WRITTEN EXERCISE
Copy out, unchanged, every line from the start of the records to the line that contains "return place", and stop there.

(A block of data)
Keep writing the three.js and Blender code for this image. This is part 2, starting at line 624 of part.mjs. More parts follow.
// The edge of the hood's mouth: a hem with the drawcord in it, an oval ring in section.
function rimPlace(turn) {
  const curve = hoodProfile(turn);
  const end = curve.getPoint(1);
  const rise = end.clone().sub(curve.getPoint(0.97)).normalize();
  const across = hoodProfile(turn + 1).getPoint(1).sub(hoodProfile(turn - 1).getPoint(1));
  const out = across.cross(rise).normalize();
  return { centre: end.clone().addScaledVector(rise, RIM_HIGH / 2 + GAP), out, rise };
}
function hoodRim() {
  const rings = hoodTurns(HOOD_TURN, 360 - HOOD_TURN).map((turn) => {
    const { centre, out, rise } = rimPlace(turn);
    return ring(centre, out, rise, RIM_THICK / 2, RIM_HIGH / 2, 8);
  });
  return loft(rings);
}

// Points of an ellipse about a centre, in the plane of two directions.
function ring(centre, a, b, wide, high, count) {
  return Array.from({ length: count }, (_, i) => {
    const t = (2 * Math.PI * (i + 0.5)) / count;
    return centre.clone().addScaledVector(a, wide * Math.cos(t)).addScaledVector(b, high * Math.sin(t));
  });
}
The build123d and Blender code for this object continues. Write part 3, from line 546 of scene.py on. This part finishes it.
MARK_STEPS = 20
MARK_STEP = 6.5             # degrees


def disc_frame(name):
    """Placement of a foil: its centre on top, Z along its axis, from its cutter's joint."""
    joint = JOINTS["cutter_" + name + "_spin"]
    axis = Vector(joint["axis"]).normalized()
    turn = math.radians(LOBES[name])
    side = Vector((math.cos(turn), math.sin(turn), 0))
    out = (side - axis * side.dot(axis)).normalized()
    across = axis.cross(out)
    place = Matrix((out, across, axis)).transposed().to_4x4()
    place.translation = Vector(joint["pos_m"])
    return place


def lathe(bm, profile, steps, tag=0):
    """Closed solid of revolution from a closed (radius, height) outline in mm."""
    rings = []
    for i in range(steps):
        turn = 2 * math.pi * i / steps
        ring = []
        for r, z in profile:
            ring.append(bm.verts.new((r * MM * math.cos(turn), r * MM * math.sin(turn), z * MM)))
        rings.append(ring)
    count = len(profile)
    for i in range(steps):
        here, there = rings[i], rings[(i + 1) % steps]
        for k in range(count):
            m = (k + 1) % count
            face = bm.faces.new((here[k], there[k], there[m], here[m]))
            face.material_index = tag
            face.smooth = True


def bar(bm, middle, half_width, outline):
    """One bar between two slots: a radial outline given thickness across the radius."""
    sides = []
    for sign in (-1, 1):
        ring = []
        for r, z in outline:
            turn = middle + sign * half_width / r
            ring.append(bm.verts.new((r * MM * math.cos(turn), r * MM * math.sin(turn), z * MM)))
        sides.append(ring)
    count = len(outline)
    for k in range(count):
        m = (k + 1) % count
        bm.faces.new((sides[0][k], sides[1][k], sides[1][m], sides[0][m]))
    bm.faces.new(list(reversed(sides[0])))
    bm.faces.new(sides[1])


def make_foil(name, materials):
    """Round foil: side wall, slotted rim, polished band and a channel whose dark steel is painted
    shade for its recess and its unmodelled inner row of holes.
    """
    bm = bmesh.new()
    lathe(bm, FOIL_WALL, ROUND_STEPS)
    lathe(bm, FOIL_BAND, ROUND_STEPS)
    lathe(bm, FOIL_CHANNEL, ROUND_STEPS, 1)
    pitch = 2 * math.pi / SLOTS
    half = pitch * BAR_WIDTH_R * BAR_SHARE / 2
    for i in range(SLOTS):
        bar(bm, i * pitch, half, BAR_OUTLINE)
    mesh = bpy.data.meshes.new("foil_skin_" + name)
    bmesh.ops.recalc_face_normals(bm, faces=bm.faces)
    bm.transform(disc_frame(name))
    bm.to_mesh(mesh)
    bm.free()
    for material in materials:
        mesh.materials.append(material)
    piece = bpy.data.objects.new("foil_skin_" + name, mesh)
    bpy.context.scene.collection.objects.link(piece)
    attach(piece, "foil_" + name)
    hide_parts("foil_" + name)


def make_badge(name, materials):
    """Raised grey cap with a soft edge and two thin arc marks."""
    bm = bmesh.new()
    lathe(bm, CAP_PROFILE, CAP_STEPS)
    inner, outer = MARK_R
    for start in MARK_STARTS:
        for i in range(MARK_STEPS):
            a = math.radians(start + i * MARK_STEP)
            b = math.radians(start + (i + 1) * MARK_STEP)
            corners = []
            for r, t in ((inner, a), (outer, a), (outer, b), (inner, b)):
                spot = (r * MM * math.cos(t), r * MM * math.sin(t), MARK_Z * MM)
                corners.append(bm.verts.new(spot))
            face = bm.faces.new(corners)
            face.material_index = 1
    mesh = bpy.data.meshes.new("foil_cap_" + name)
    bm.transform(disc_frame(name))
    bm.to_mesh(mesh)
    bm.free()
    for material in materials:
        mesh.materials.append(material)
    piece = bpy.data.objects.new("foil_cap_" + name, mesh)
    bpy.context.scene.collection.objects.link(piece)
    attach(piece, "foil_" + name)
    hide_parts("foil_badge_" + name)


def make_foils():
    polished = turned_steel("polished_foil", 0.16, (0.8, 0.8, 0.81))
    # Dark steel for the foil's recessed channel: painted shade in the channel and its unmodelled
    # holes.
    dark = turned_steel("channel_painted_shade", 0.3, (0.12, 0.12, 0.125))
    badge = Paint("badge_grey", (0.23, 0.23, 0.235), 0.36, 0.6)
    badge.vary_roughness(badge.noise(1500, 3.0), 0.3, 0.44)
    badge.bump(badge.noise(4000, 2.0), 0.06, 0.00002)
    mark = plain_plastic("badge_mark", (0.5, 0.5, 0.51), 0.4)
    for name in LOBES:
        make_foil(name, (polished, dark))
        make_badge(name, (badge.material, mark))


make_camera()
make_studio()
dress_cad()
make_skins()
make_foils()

FINISHED EXERCISE
Keep writing the three.js and Blender code for this image. This is part 2, starting at line 624 of part.mjs. More parts follow.
// The edge of the hood's mouth: a hem with the drawcord in it, an oval ring in section.
function rimPlace(turn) {
  const curve = hoodProfile(turn);
  const end = curve.getPoint(1);
  const rise = end.clone().sub(curve.getPoint(0.97)).normalize();
  const across = hoodProfile(turn + 1).getPoint(1).sub(hoodProfile(turn - 1).getPoint(1));
  const out = across.cross(rise).normalize();
  return { centre: end.clone().addScaledVector(rise, RIM_HIGH / 2 + GAP), out, rise };
}
function hoodRim() {
  const rings = hoodTurns(HOOD_TURN, 360 - HOOD_TURN).map((turn) => {
    const { centre, out, rise } = rimPlace(turn);
    return ring(centre, out, rise, RIM_THICK / 2, RIM_HIGH / 2, 8);
  });
  return loft(rings);
}

// Points of an ellipse about a centre, in the plane of two directions.
function ring(centre, a, b, wide, high, count) {
  return Array.from({ length: count }, (_, i) => {
    const t = (2 * Math.PI * (i + 0.5)) / count;
    return centre.clone().addScaledVector(a, wide * Math.cos(t)).addScaledVector(b, high * Math.sin(t));
  });
}
The build123d and Blender code for this object continues. Write part 3, from line 546 of scene.py on. This part finishes it.
MARK_STEPS = 20
MARK_STEP = 6.5             # degrees


def disc_frame(name):
    """Placement of a foil: its centre on top, Z along its axis, from its cutter's joint."""
    joint = JOINTS["cutter_" + name + "_spin"]
    axis = Vector(joint["axis"]).normalized()
    turn = math.radians(LOBES[name])
    side = Vector((math.cos(turn), math.sin(turn), 0))
    out = (side - axis * side.dot(axis)).normalized()
    across = axis.cross(out)
    place = Matrix((out, across, axis)).transposed().to_4x4()
    place.translation = Vector(joint["pos_m"])
    return place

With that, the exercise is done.